What you are asked to do: Transcribe all of the material exactly.
** start of Given data **
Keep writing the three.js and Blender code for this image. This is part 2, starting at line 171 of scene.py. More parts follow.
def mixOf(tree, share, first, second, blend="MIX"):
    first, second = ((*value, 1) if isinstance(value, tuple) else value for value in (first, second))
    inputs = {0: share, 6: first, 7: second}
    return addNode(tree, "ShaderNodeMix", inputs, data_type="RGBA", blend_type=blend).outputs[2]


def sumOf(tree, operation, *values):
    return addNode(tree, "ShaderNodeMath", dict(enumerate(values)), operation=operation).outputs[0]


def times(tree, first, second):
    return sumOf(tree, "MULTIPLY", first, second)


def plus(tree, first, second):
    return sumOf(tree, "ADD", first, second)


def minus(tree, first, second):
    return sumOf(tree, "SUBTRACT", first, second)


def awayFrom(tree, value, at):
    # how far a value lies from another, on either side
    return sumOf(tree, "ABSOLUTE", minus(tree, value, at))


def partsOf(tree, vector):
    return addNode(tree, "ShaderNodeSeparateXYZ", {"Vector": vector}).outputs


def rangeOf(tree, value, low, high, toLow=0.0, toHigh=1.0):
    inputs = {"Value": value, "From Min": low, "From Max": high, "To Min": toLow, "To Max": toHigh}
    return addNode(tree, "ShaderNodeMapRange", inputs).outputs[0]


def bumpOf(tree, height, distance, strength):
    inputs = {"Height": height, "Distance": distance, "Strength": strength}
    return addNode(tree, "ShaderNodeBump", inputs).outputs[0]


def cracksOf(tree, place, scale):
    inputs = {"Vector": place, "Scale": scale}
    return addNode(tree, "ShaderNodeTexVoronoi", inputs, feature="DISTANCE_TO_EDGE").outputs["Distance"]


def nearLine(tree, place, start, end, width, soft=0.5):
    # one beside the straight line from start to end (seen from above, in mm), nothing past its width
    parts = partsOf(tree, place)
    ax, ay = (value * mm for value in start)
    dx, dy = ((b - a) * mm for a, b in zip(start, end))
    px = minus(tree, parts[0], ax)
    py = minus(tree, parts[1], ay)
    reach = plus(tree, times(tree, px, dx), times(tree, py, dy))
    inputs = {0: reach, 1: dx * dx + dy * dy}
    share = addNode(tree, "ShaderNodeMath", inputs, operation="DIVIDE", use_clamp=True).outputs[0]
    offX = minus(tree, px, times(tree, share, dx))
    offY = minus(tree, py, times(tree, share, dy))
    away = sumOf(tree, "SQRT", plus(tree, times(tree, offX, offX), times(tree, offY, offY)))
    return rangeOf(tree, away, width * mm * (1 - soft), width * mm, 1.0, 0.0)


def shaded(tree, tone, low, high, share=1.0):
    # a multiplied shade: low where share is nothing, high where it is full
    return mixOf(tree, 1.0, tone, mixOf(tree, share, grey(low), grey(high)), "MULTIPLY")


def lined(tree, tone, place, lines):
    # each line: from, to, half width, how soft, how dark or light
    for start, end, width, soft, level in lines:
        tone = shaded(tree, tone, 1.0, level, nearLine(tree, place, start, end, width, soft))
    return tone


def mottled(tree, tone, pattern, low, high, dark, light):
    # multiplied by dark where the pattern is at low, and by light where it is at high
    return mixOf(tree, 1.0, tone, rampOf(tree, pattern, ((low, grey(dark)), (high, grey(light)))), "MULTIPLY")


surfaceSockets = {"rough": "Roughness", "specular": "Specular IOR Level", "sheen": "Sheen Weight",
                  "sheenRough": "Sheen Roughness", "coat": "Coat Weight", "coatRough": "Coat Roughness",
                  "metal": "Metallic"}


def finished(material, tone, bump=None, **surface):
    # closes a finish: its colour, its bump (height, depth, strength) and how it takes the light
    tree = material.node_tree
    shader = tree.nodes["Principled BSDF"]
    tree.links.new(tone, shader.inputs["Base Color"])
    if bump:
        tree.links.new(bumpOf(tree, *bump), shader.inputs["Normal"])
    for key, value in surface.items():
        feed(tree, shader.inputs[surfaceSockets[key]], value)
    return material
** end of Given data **
Response below:
Keep writing the three.js and Blender code for this image. This is part 2, starting at line 171 of scene.py. More parts follow.
def mixOf(tree, share, first, second, blend="MIX"):
    first, second = ((*value, 1) if isinstance(value, tuple) else value for value in (first, second))
    inputs = {0: share, 6: first, 7: second}
    return addNode(tree, "ShaderNodeMix", inputs, data_type="RGBA", blend_type=blend).outputs[2]


def sumOf(tree, operation, *values):
    return addNode(tree, "ShaderNodeMath", dict(enumerate(values)), operation=operation).outputs[0]


def times(tree, first, second):
    return sumOf(tree, "MULTIPLY", first, second)


def plus(tree, first, second):
    return sumOf(tree, "ADD", first, second)


def minus(tree, first, second):
    return sumOf(tree, "SUBTRACT", first, second)


def awayFrom(tree, value, at):
    # how far a value lies from another, on either side
    return sumOf(tree, "ABSOLUTE", minus(tree, value, at))


def partsOf(tree, vector):
    return addNode(tree, "ShaderNodeSeparateXYZ", {"Vector": vector}).outputs


def rangeOf(tree, value, low, high, toLow=0.0, toHigh=1.0):
    inputs = {"Value": value, "From Min": low, "From Max": high, "To Min": toLow, "To Max": toHigh}
    return addNode(tree, "ShaderNodeMapRange", inputs).outputs[0]


def bumpOf(tree, height, distance, strength):
    inputs = {"Height": height, "Distance": distance, "Strength": strength}
    return addNode(tree, "ShaderNodeBump", inputs).outputs[0]


def cracksOf(tree, place, scale):
    inputs = {"Vector": place, "Scale": scale}
    return addNode(tree, "ShaderNodeTexVoronoi", inputs, feature="DISTANCE_TO_EDGE").outputs["Distance"]


def nearLine(tree, place, start, end, width, soft=0.5):
    # one beside the straight line from start to end (seen from above, in mm), nothing past its width
    parts = partsOf(tree, place)
    ax, ay = (value * mm for value in start)
    dx, dy = ((b - a) * mm for a, b in zip(start, end))
    px = minus(tree, parts[0], ax)
    py = minus(tree, parts[1], ay)
    reach = plus(tree, times(tree, px, dx), times(tree, py, dy))
    inputs = {0: reach, 1: dx * dx + dy * dy}
    share = addNode(tree, "ShaderNodeMath", inputs, operation="DIVIDE", use_clamp=True).outputs[0]
    offX = minus(tree, px, times(tree, share, dx))
    offY = minus(tree, py, times(tree, share, dy))
    away = sumOf(tree, "SQRT", plus(tree, times(tree, offX, offX), times(tree, offY, offY)))
    return rangeOf(tree, away, width * mm * (1 - soft), width * mm, 1.0, 0.0)


def shaded(tree, tone, low, high, share=1.0):
    # a multiplied shade: low where share is nothing, high where it is full
    return mixOf(tree, 1.0, tone, mixOf(tree, share, grey(low), grey(high)), "MULTIPLY")


def lined(tree, tone, place, lines):
    # each line: from, to, half width, how soft, how dark or light
    for start, end, width, soft, level in lines:
        tone = shaded(tree, tone, 1.0, level, nearLine(tree, place, start, end, width, soft))
    return tone


def mottled(tree, tone, pattern, low, high, dark, light):
    # multiplied by dark where the pattern is at low, and by light where it is at high
    return mixOf(tree, 1.0, tone, rampOf(tree, pattern, ((low, grey(dark)), (high, grey(light)))), "MULTIPLY")


surfaceSockets = {"rough": "Roughness", "specular": "Specular IOR Level", "sheen": "Sheen Weight",
                  "sheenRough": "Sheen Roughness", "coat": "Coat Weight", "coatRough": "Coat Roughness",
                  "metal": "Metallic"}


def finished(material, tone, bump=None, **surface):
    # closes a finish: its colour, its bump (height, depth, strength) and how it takes the light
    tree = material.node_tree
    shader = tree.nodes["Principled BSDF"]
    tree.links.new(tone, shader.inputs["Base Color"])
    if bump:
        tree.links.new(bumpOf(tree, *bump), shader.inputs["Normal"])
    for key, value in surface.items():
        feed(tree, shader.inputs[surfaceSockets[key]], value)
    return material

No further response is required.